#### PROVIDED MATERIAL

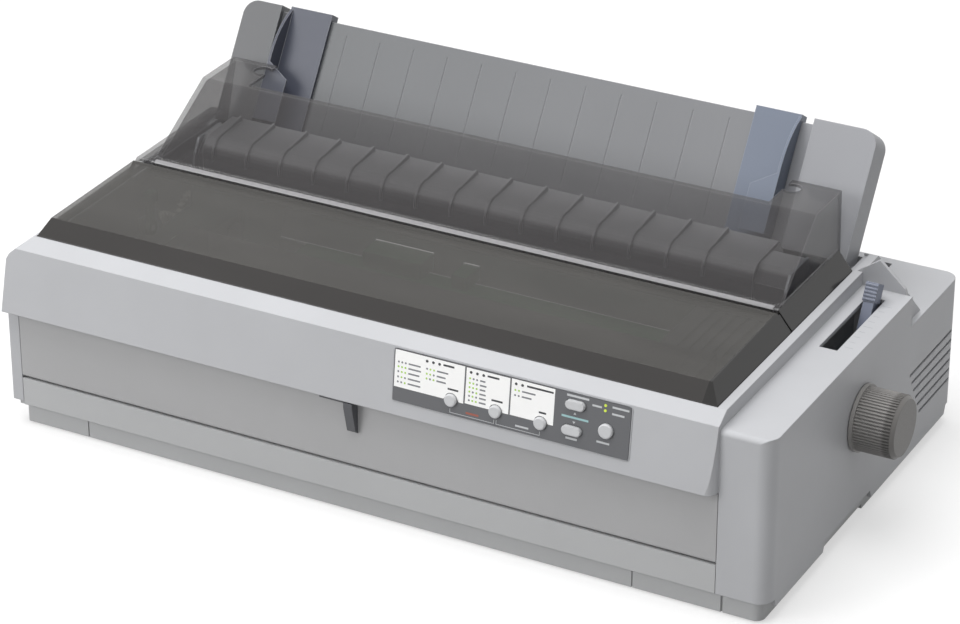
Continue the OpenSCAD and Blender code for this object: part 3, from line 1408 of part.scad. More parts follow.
lower_case();
rubber_feet();
upper_case();
front_trim();
front_cover();
front_cover_pull();
case_screws();
lid();
hood();
lid_hinge_pins();
paper_guide();
edge_guide_left();
edge_guide_right();
paper_chute();
control_panel();
status_leds();
panel_board();
font_button();
pitch_button();
tear_off_button();
load_eject_button();
line_feed_button();
pause_button();
release_lever();
thickness_lever();
platen_knob();
platen_roller();
platen_shaft();
platen_bearings();
platen_gear();
reduction_gear();
feed_motor();
feed_motor_pinion();
feed_idler_front();
feed_idler_middle();
feed_idler_rear();
frame_left();
frame_right();
carriage_shaft();
guide_rail();
carriage();
print_head();
ribbon_cartridge();
ribbon_knob();
ink_ribbon();
drive_belt();
carriage_motor();
drive_pulley();
idler_pulley();
tractor_shaft();
tractor_rod();
tractor_left();
tractor_right();
tractor_flap_left();
tractor_flap_right();
main_board();
power_supply();
power_inlet();
switch_housing();
power_switch();
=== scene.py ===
import math
import random

import bmesh
import bpy
from mathutils import Matrix, Vector


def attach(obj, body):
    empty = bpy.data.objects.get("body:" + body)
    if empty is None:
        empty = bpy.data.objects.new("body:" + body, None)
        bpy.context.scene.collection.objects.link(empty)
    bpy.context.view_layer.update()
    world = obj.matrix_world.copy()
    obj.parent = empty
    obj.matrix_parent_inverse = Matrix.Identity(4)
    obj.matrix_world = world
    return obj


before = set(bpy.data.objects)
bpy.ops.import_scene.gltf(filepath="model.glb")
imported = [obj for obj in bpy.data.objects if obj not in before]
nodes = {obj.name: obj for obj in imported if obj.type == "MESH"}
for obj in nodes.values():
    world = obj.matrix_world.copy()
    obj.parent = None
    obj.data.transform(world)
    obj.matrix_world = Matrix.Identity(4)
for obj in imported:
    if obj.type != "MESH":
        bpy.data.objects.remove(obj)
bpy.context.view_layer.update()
print("frame loaded:", len(nodes), "nodes")


def linear(hexCode):  # sRGB hex to linear RGBA
    parts = [int(hexCode[i:i + 2], 16) / 255 for i in (1, 3, 5)]
    return tuple(c / 12.92 if c <= 0.04045 else ((c + 0.055) / 1.055) ** 2.4 for c in parts) + (1.0,)


# one node with its settings and incoming links; a whole number picks an input by its place
def addNode(tree, kind, settings=None, links=None):
    node = tree.nodes.new(kind)
    for key, value in (settings or {}).items():
        if isinstance(key, int) or key in node.inputs:
            node.inputs[key].default_value = value
        else:
            setattr(node, key, value)
    for key, source in (links or {}).items():
        tree.links.new(source, node.inputs[key])
    return node


def newMaterial(name):  # an empty material, with the coordinates that its patterns follow
    mat = bpy.data.materials.new(name)
    mat.use_nodes = True
    mat.node_tree.nodes.clear()
    coord = addNode(mat.node_tree, "ShaderNodeTexCoord")
    return mat, mat.node_tree, coord.outputs["Object"]


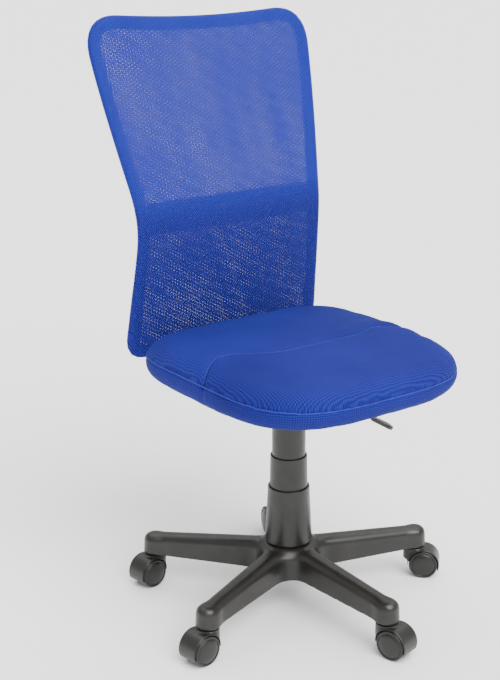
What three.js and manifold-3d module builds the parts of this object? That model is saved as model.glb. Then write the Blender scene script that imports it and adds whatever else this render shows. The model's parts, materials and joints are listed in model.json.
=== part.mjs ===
// Swivel office chair with a five-arm castor base, a height-adjustable gas column behind three
// telescopic covers, a padded seat and a mesh back on a looped frame.
// Units: millimetres. +Z is up, the sitter faces -Y, and the floor is z = 0.
import * as THREE from 'three';
import { mergeVertices } from 'three/addons/utils/BufferGeometryUtils.js';
import Module from 'manifold-3d';

const wasm = await Module();
wasm.setup();

// ---------------------------------------------------------------- driving dimensions
const CLEARANCE = 0.3; // gap left between neighbouring parts

// where the column stands, measured from the middle of the chair's bounding box
const COLUMN_X = -2.7;
const COLUMN_Y = 15.3;

// castors
const ARM_COUNT = 5;
const ARM_REACH = 240; // column axis to castor stem axis
const FIRST_ARM_ANGLE = 272.7; // degrees, the arm that points to the front
const WHEEL_RADIUS = 25;
const WHEEL_OUTER_FACE = 20.4; // from the castor's mid-plane to the wheel's rim
const WHEEL_DOME = 2.2;
const HOOD_RADIUS = 27.4;
const HOOD_POCKET_RADIUS = 25.9;
const HOOD_HALF_WIDTH = 20;
const HOOD_WEB_HALF = 6.5;
const CASTOR_TRAIL = 18; // stem axis to axle
const CASTOR_NECK_RADIUS = 18.4;
const CASTOR_TOP = 54.4;
const STEM_RADIUS = 5.5;
const AXLE_RADIUS = 3;
// the way each castor trails, in degrees, in the order of the arms from the front one
const CASTOR_HEADINGS = [285, 315, 73, 188, 188];

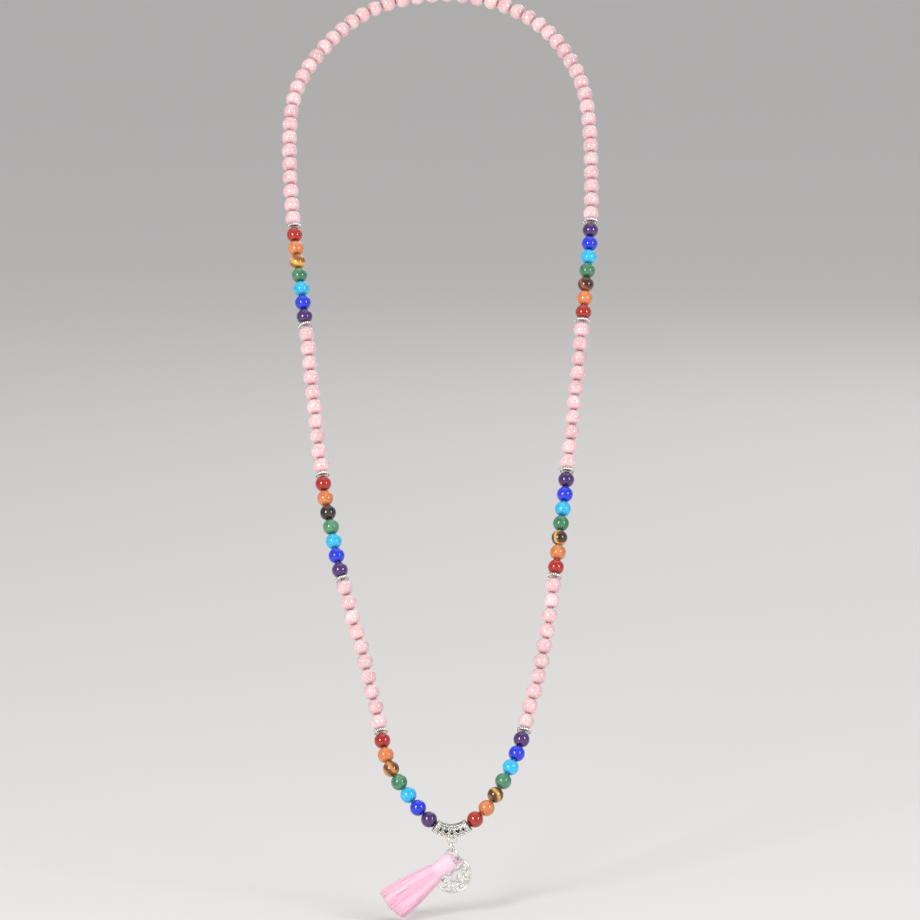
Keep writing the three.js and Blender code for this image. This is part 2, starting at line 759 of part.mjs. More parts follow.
function addPendant(parent) {
  const hanging = new THREE.Group();
  hanging.position.copy(mouthLine);
  parent.add(hanging);
  addMesh(hanging, "bail", bailGeometry(), "silver");
  addMesh(hanging, "knotted_cord_end", bailCordGeometry(), "elastic");
  addMesh(hanging, "small_link", linkGeometry(), "silver").position.z = linkCentre;
  addMesh(hanging, "jump_ring", ringGeometry(), "silver").position.z = ringCentre;
  addMesh(hanging, "tree_charm", charmGeometry(), "silver").position.z = charmCentre;
  addTassel(hanging);
}

// ---- the mala ----------------------------------------------------------------------------------

const mala = new THREE.Group();
addSide(mala, "left", -1);
addSide(mala, "right", 1);
addBack(mala);
addPendant(mala);

export default mala;
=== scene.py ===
import math
import random

import bmesh
import bpy
from mathutils import Matrix, Vector


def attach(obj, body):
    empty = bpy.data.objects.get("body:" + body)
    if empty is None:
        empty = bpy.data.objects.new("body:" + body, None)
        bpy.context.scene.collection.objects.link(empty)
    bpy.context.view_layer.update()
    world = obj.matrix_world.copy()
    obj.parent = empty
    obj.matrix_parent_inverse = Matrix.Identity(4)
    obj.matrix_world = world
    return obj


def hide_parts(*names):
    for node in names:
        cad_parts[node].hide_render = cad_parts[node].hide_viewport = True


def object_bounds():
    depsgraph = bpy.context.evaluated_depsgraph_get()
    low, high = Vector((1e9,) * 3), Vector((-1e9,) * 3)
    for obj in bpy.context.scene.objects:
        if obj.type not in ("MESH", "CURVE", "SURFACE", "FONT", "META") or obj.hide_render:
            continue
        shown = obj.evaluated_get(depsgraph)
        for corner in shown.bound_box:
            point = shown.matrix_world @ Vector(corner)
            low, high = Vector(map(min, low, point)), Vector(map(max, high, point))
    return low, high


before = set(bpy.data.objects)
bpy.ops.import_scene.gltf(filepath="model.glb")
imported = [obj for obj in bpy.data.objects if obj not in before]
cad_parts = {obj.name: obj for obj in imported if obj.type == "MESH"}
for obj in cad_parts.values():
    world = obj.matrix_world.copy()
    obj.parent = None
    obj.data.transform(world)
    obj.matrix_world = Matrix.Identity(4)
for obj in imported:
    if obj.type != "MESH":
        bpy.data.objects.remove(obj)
cad_low, cad_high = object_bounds()

# ---- studio ---------------------------------------------------------------------------------
# The mala hangs in the open, just clear of a pale matt floor that runs out on all sides. A soft
# lamp stands at the front left, a weaker one at the right, and a wide one hangs above.

MM = 0.001


def mm(x, y, z):
    return Vector((x, y, z)) * MM


def shade(code, alpha=1.0):
    """The linear colour of a six-figure sRGB code."""
    parts = [int(code[i : i + 2], 16) / 255 for i in (0, 2, 4)]
    linear = [p / 12.92 if p <= 0.04045 else ((p + 0.055) / 1.055) ** 2.4 for p in parts]
    return (*linear, alpha)


def link(obj):
    bpy.context.scene.collection.objects.link(obj)
    return obj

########

> [WORK TO COMPLETE]: Print the lines from the line containing "What three.js and" to the line containing "const COLUMN_Y = 15.3;", both ends included, exactly and with nothing added.

> [EXPECTED OUTPUT]:
What three.js and manifold-3d module builds the parts of this object? That model is saved as model.glb. Then write the Blender scene script that imports it and adds whatever else this render shows. The model's parts, materials and joints are listed in model.json.
=== part.mjs ===
// Swivel office chair with a five-arm castor base, a height-adjustable gas column behind three
// telescopic covers, a padded seat and a mesh back on a looped frame.
// Units: millimetres. +Z is up, the sitter faces -Y, and the floor is z = 0.
import * as THREE from 'three';
import { mergeVertices } from 'three/addons/utils/BufferGeometryUtils.js';
import Module from 'manifold-3d';

const wasm = await Module();
wasm.setup();

// ---------------------------------------------------------------- driving dimensions
const CLEARANCE = 0.3; // gap left between neighbouring parts

// where the column stands, measured from the middle of the chair's bounding box
const COLUMN_X = -2.7;
const COLUMN_Y = 15.3;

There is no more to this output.